5 Check Status and Generate RTM (Bidirectional Traceability §5.5.e)
Run RTMify Trace to validate the complete matrix. Every row should show OK status. The trace checks bidirectional traceability per §5.5.e:
Use rtmify-trace --profile aerospace your-workbook.xlsx so Trace evaluates the aerospace requirement chain, not just the generic gaps. This is the mode that surfaces missing HLR→LLR or decomposition continuity before certification review.
MISSING_USER_NEED— HLR/LLR with no parent requirement link (traceability upward broken)NO_TEST_LINKED— Requirement with no Test Group (§6.4 verification missing)ORPHAN_TEST— Test Group with no Requirement (scope creep or obsolete test)INCOMPLETE_RISK— Risk with no mitigation or residual risk still unacceptableORPHAN_USER_NEED— User Need with no SYS/HLR link (design input not addressed)
Fix all issues before formal design completion. A clean RTM demonstrates compliance with §5.5 bidirectional traceability and is a key artifact in the Software Accomplishment Summary (SAS) submitted to the certification authority.
Pro tip: Generate a traceability report (Requirements → Tests matrix) and include it in your SAS. This is often requested by FAA/EASA auditors. See Status Codes for full error definitions and remediation.
What This Template Covers vs. Doesn't Cover
Covered
- Software Requirements (§5.5) — SYS/HLR/LLR hierarchy with bidirectional traceability from system requirements through requirements and tests
- Design Assurance Level (DAL) — A through E assignment per failure effects assessment (§5.2–5.3)
- Reviews and Analyses (§6.3) — Software requirements review, architecture review, design review, code inspection, verification analysis (Kalman filter stability, eigenvalue, etc.)
- Testing (§6.4) — HLR-level and LLR-level testing, coverage metrics (MC/DC, branch, statement), test traceability
- Risk Management (§5.2–5.3) — Failure mode identification, severity/occurrence assessment, mitigation design, residual risk tracking
NOT Covered (separate DO-178C documentation)
- Source Code Traceability (§7.0) — RTMify traces requirements to tests. Source code comments linking LLRs to code lines are managed in your code repository and static analysis tools (e.g., Coverity, Polyspace). Your SAS must include a code traceability matrix; RTMify provides the requirements backbone.
- Structural Coverage Analysis (§6.4.4.2, MC/DC) — For DAL A/B, you must achieve ≥100% Modified Condition/Decision Coverage.

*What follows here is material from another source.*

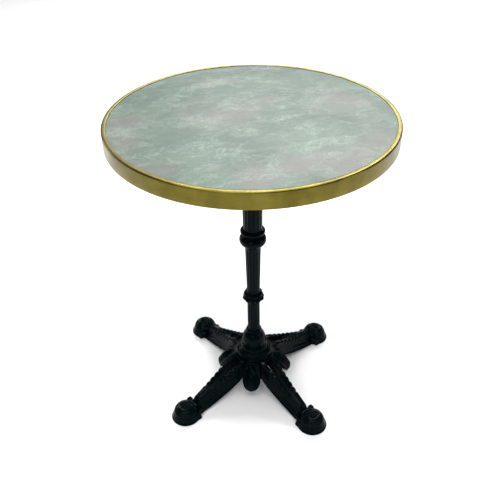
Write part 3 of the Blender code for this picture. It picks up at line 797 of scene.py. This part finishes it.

RTMify does not measure or enforce coverage; use instrumented test harnesses (e.g., VectorCAST, Tessy, Bullseye) to collect and report coverage metrics. Link coverage results to test descriptions.
- Plan for Software Aspects of Certification (PSAC, §2.0) — RTMify supports the design phase; PSAC is a contractual/planning document describing the entire V&V strategy. Reference PSAC in RTMify's "Source" fields where applicable.
- Software Configuration Management (§8.0) — Use your configuration management tool (Git, SVN, CM tools) to version requirements, code, and test artifacts. RTMify helps track change impact; your CM procedures govern baseline, version control, and release.
- Software Accomplishment Summary (SAS, §2.0) — The SAS is the final compliance artifact submitted to FAA/EASA. It summarizes how your design, verification, and configuration management satisfy each objective in DO-178C Table A. RTMify generates the RTM portion of the SAS; you author the narrative and executive summary separately.
- Problem Reports and Corrective Action (§10.0) — Defect tracking, root cause analysis, and corrective action are managed in your QMS defect system. Link problem report IDs to requirements if they drive derived requirements.